··· Data for this exercise

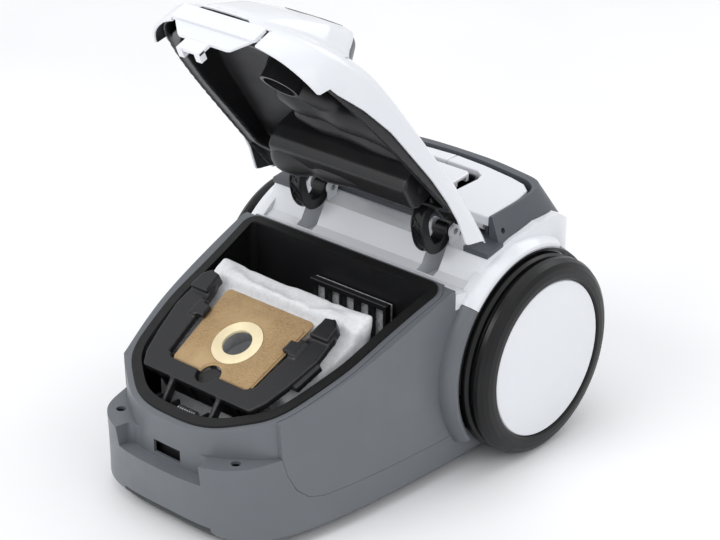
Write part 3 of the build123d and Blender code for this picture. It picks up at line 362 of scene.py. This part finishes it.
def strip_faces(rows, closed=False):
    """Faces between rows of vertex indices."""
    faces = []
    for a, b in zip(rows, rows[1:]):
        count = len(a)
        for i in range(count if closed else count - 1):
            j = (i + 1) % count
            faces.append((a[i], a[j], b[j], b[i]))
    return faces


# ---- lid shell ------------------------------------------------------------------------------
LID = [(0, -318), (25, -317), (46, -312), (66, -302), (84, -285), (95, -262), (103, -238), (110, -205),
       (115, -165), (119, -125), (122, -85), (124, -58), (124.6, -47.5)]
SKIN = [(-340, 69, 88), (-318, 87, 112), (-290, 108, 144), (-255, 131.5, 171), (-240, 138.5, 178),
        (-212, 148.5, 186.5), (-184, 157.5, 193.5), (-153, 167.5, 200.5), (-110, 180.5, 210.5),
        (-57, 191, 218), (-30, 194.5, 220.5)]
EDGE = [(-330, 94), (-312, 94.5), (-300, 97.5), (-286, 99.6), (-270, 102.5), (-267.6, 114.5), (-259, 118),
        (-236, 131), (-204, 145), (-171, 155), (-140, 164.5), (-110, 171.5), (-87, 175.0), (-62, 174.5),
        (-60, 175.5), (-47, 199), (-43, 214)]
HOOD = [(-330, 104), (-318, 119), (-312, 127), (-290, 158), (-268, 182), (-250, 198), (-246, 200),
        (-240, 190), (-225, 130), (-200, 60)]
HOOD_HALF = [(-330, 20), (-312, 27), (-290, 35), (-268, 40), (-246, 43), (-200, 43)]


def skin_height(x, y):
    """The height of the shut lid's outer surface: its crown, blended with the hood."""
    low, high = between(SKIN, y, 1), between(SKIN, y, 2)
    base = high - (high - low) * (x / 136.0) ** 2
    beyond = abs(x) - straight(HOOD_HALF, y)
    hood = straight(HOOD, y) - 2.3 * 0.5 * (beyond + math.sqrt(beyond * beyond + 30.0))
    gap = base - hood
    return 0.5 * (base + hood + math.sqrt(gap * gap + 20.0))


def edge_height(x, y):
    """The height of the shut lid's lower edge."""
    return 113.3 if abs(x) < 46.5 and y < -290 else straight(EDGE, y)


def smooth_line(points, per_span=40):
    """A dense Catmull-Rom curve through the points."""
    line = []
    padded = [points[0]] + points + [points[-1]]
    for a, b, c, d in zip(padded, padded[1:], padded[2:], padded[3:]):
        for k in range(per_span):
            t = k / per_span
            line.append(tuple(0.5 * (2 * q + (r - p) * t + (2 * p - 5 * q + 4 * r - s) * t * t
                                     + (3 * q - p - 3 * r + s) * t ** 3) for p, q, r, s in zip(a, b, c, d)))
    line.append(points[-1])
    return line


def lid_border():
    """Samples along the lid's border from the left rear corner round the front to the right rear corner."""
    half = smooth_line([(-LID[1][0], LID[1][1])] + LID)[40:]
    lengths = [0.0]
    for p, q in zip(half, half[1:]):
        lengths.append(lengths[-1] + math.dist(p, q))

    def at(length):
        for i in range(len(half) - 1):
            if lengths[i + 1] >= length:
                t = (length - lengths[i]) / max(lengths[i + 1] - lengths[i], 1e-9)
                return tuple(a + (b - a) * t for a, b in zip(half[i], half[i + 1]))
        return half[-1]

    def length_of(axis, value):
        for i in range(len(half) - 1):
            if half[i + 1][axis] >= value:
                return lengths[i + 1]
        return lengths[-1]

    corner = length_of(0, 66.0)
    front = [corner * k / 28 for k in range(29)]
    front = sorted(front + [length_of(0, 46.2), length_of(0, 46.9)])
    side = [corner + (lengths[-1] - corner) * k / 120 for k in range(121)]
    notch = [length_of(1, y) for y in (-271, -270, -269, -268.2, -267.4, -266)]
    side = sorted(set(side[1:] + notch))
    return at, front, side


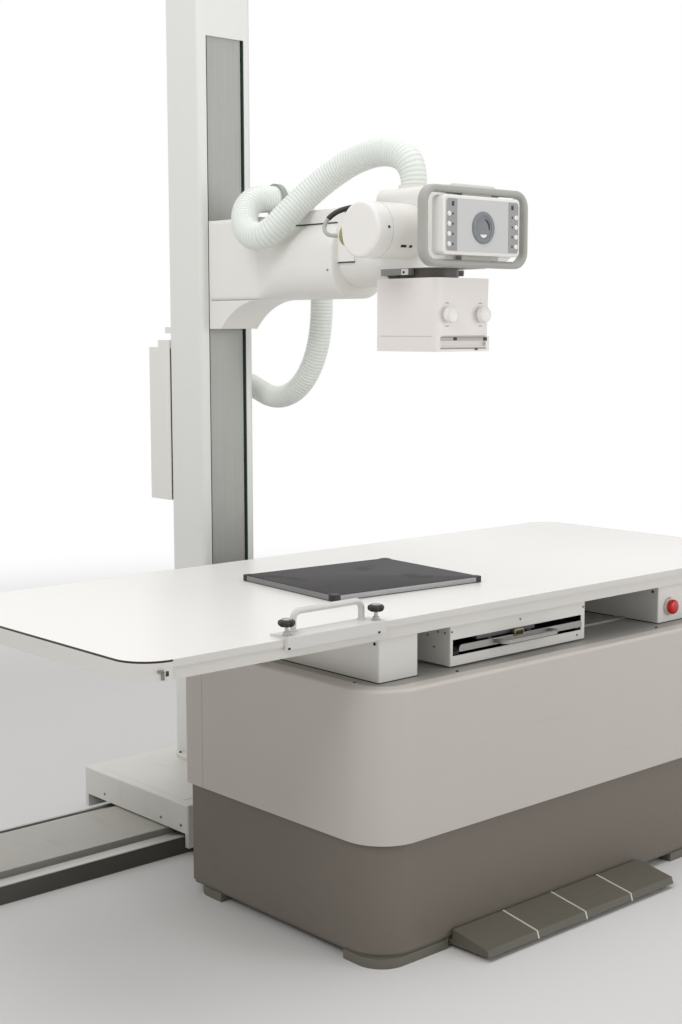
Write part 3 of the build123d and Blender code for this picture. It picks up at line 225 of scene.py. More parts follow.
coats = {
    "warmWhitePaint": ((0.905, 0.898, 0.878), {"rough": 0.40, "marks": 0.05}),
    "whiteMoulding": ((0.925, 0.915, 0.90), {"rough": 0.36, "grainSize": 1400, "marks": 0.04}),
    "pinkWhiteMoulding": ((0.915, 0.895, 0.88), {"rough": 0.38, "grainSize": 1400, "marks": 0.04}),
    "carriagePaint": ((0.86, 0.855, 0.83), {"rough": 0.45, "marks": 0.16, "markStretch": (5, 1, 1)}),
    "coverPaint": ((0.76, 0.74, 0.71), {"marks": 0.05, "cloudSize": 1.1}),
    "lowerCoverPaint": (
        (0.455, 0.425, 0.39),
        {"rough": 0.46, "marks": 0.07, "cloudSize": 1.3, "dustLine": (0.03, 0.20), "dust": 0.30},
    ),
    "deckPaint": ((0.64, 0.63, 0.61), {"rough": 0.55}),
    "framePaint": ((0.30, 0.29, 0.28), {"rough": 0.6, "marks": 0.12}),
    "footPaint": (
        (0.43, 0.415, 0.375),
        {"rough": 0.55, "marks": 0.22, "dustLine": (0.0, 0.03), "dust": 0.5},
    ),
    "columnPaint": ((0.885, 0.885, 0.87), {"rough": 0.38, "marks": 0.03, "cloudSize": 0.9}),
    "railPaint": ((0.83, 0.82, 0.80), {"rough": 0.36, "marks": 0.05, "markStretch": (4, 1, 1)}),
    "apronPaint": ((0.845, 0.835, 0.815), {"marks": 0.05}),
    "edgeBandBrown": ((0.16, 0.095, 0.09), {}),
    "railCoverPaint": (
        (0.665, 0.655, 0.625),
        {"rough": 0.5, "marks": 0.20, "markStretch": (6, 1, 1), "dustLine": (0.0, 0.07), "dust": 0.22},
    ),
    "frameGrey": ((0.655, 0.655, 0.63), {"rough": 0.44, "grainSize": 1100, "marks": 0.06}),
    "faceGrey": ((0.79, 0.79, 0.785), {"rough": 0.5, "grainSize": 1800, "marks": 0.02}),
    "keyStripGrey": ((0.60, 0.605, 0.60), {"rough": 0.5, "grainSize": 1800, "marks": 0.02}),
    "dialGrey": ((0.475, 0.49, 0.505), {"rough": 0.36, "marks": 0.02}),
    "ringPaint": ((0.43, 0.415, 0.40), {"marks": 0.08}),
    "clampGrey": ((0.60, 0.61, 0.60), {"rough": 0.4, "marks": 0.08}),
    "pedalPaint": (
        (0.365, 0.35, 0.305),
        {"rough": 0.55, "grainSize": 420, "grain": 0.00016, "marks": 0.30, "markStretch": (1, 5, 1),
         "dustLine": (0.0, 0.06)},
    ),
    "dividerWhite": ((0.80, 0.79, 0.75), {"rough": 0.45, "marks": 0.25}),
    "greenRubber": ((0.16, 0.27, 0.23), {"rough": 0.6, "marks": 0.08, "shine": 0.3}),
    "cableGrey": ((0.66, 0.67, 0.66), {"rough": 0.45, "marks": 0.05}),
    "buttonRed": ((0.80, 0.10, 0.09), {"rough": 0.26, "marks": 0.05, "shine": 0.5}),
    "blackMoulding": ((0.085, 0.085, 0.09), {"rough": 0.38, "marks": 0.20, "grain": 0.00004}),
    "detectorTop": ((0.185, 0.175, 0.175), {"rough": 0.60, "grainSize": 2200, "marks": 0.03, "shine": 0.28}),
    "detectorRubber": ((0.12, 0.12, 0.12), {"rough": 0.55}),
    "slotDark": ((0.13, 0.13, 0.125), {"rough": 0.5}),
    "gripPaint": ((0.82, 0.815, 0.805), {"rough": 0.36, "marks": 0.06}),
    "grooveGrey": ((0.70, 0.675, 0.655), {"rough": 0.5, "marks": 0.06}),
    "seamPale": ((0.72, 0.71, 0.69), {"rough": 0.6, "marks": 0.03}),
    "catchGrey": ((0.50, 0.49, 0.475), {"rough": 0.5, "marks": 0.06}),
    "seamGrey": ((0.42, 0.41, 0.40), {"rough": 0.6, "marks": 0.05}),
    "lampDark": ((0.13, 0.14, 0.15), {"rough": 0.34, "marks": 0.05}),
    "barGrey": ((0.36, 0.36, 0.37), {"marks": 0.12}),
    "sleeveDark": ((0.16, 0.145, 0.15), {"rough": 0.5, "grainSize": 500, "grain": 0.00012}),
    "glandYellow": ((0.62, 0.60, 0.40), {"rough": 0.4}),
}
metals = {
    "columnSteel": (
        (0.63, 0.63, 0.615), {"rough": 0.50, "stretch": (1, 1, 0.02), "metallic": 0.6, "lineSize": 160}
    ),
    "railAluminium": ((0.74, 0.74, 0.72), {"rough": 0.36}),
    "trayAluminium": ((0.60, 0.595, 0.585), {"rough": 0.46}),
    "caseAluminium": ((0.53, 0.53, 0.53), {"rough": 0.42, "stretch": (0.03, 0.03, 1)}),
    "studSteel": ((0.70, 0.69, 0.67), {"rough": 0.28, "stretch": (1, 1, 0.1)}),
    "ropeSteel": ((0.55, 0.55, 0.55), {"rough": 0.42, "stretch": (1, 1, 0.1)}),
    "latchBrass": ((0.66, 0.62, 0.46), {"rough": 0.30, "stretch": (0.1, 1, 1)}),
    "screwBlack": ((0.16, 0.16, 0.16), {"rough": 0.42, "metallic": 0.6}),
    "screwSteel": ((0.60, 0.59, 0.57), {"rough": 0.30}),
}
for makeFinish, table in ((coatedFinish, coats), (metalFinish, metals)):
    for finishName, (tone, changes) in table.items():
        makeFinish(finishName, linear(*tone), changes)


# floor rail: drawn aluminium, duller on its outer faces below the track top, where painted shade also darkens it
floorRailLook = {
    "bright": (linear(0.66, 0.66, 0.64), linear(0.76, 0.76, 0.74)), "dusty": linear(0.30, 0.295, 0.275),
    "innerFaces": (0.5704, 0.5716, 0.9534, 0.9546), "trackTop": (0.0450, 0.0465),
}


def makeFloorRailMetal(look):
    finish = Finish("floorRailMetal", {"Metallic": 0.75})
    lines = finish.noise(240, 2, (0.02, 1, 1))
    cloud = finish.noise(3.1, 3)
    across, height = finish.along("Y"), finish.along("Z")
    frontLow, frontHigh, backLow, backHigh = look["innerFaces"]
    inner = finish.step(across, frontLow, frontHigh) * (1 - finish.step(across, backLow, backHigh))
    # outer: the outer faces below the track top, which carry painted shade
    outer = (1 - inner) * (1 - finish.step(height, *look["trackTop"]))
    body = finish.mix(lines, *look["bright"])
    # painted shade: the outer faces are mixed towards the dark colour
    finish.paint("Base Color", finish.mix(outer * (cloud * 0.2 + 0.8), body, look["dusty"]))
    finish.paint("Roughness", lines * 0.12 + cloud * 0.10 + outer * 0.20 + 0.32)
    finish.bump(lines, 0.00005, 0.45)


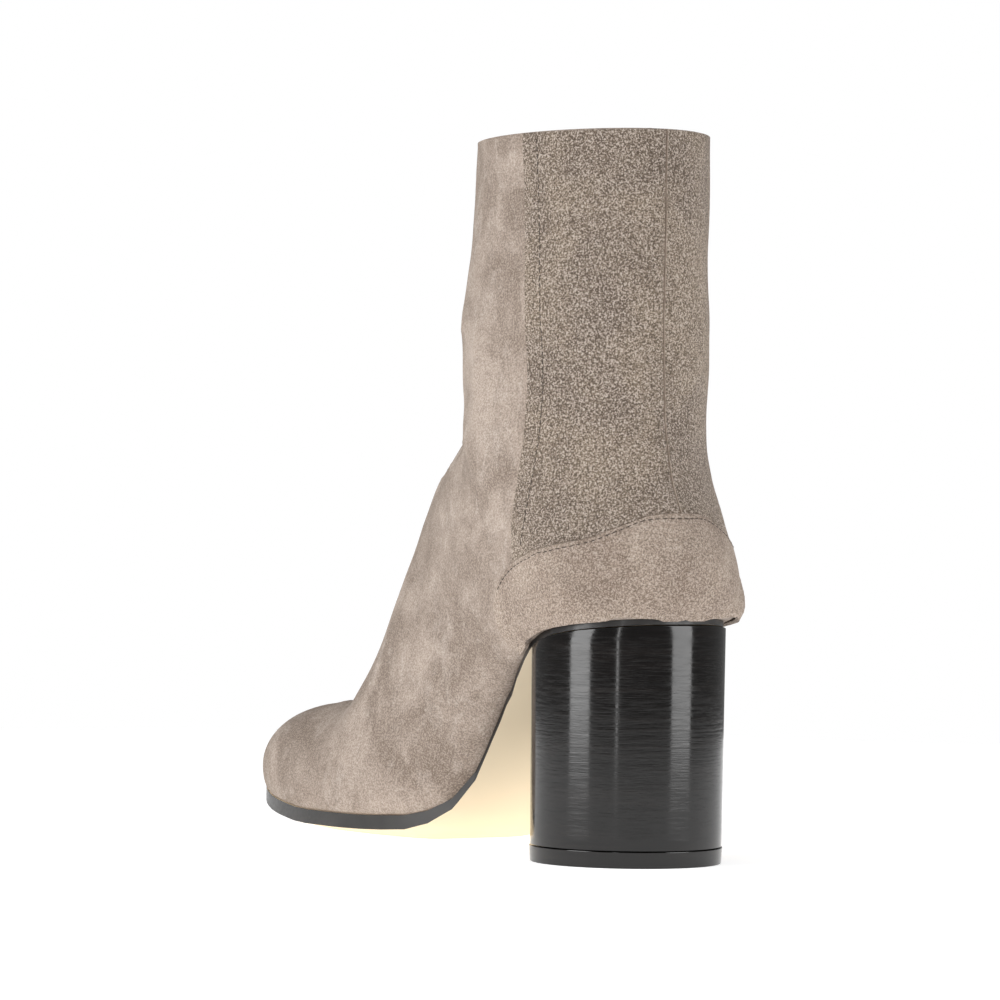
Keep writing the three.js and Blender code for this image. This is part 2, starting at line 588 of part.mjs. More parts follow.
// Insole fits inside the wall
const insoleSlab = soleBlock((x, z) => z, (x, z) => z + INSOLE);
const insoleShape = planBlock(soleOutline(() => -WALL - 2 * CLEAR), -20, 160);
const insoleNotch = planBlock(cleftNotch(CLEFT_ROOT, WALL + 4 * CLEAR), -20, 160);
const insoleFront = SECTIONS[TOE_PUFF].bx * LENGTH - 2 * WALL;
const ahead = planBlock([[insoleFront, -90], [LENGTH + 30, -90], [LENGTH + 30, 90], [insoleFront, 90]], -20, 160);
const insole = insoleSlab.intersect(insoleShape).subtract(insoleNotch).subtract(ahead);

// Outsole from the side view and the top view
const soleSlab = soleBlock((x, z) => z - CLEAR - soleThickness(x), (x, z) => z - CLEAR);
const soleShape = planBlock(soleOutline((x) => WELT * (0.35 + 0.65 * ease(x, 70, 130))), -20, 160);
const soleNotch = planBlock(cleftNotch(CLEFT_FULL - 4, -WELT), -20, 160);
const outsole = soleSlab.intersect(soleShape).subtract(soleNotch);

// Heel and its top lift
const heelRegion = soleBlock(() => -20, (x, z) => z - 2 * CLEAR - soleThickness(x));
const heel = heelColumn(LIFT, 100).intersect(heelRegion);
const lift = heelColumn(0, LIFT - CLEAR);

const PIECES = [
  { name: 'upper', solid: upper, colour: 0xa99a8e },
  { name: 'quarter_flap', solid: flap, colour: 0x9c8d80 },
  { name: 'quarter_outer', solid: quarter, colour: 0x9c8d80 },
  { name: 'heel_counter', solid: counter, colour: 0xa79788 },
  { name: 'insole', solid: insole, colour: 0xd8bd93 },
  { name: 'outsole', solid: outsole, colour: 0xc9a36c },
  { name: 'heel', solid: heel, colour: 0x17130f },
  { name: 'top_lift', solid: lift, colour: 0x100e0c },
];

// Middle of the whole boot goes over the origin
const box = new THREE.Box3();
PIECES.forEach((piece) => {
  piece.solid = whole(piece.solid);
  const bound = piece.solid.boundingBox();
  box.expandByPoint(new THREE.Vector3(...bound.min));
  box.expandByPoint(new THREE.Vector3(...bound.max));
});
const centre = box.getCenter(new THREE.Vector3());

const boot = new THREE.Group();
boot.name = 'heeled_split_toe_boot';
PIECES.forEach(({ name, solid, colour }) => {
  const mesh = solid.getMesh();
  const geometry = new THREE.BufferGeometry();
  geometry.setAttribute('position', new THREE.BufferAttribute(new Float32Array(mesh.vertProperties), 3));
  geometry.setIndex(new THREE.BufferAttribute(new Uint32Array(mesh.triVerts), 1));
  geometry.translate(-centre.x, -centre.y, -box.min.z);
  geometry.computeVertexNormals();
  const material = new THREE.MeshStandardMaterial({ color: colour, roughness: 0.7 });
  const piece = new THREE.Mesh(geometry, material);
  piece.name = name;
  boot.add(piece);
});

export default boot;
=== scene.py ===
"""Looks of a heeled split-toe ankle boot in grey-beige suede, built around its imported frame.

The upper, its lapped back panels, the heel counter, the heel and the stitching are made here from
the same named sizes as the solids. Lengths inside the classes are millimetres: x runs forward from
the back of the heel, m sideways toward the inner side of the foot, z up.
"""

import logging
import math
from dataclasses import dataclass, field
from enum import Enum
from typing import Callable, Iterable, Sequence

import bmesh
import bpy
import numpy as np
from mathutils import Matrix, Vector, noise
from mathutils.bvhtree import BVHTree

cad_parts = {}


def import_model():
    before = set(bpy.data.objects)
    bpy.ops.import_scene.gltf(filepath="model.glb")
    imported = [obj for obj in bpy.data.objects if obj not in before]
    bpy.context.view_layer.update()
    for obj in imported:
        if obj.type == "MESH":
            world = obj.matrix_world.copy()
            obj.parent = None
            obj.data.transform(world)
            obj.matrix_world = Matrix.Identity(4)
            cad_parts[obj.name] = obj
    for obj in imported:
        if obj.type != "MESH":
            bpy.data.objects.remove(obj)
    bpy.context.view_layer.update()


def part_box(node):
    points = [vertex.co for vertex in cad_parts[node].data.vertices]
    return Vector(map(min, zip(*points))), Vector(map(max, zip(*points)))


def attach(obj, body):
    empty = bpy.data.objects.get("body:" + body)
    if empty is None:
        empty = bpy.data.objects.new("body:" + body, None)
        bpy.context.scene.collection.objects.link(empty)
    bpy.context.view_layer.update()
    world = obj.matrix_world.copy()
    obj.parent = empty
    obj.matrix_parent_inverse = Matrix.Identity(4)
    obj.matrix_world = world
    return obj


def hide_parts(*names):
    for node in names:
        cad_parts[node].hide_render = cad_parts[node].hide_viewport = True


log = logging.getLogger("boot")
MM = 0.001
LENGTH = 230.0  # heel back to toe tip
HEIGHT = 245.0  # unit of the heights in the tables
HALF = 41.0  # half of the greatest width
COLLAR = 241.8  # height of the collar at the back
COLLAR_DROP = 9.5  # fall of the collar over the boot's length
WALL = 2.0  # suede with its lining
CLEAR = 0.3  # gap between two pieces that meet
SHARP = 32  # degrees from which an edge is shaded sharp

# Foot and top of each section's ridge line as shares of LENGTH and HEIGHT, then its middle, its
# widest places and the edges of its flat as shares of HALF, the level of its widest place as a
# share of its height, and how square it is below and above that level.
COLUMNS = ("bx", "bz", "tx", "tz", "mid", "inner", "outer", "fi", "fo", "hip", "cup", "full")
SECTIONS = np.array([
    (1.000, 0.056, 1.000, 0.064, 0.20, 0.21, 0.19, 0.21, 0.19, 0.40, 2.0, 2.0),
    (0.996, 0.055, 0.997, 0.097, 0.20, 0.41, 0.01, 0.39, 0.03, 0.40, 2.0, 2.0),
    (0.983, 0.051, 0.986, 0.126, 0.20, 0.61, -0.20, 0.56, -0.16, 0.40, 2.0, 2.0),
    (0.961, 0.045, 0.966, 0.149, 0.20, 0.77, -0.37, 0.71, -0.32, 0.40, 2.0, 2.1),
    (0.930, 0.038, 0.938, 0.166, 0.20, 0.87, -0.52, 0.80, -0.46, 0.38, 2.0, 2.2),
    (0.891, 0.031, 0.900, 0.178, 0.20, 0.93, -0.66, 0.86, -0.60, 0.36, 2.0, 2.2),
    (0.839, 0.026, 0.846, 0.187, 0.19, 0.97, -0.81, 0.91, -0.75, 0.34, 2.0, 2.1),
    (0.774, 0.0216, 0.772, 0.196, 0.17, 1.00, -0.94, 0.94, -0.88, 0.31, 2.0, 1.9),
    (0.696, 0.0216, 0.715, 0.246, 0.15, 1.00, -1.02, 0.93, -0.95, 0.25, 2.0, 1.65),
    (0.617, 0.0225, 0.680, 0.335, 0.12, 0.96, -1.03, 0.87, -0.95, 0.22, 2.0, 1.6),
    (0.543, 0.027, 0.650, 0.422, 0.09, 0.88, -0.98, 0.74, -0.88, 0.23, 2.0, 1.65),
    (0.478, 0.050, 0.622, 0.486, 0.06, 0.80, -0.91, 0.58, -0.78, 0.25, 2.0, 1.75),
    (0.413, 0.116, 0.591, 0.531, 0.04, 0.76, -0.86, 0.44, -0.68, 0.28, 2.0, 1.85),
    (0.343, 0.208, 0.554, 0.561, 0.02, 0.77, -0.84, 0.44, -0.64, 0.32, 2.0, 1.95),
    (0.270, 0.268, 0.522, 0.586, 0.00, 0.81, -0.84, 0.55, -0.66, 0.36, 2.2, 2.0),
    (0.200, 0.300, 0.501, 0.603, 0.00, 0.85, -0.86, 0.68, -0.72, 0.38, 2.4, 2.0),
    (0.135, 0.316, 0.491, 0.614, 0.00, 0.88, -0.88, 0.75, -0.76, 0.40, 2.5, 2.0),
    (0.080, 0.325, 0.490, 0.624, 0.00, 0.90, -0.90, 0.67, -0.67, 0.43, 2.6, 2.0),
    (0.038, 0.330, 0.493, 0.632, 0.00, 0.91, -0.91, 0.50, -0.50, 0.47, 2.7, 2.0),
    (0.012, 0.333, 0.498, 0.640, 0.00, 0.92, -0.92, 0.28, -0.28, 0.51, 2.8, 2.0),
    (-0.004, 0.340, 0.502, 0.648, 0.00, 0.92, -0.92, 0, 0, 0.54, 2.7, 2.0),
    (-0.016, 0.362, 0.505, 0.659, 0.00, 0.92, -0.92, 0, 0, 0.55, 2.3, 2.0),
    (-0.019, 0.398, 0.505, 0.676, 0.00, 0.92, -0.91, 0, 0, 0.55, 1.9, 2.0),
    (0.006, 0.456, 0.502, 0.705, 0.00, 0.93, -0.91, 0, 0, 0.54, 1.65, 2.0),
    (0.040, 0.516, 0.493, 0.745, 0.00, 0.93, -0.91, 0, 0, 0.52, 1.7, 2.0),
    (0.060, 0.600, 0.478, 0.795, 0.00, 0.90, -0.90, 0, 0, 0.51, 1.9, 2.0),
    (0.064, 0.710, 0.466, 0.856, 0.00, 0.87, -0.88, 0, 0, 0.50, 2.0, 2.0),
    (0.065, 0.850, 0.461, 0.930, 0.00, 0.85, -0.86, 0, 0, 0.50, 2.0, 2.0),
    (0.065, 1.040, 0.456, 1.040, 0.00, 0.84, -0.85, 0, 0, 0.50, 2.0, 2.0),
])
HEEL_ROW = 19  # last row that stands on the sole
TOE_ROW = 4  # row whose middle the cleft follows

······

**Exercise directions**
Beginning at the top of the data, extract each line through the line containing "return faces" and return those lines exactly, with nothing added.

**The reply**
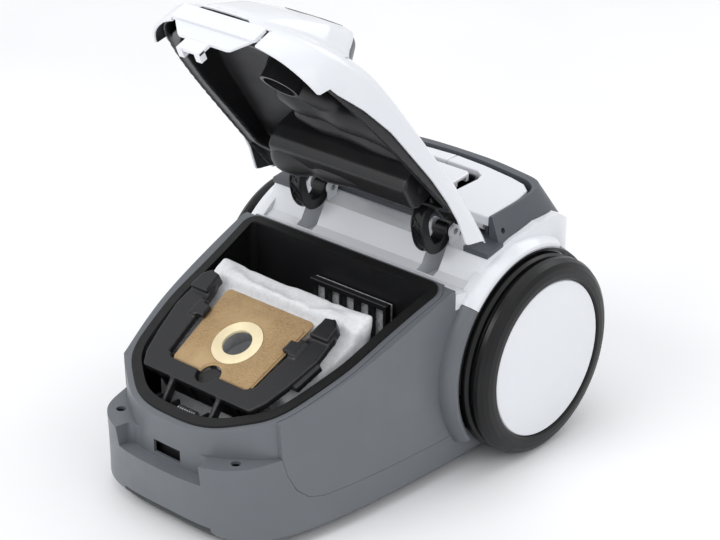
Write part 3 of the build123d and Blender code for this picture. It picks up at line 362 of scene.py. This part finishes it.
def strip_faces(rows, closed=False):
    """Faces between rows of vertex indices."""
    faces = []
    for a, b in zip(rows, rows[1:]):
        count = len(a)
        for i in range(count if closed else count - 1):
            j = (i + 1) % count
            faces.append((a[i], a[j], b[j], b[i]))
    return faces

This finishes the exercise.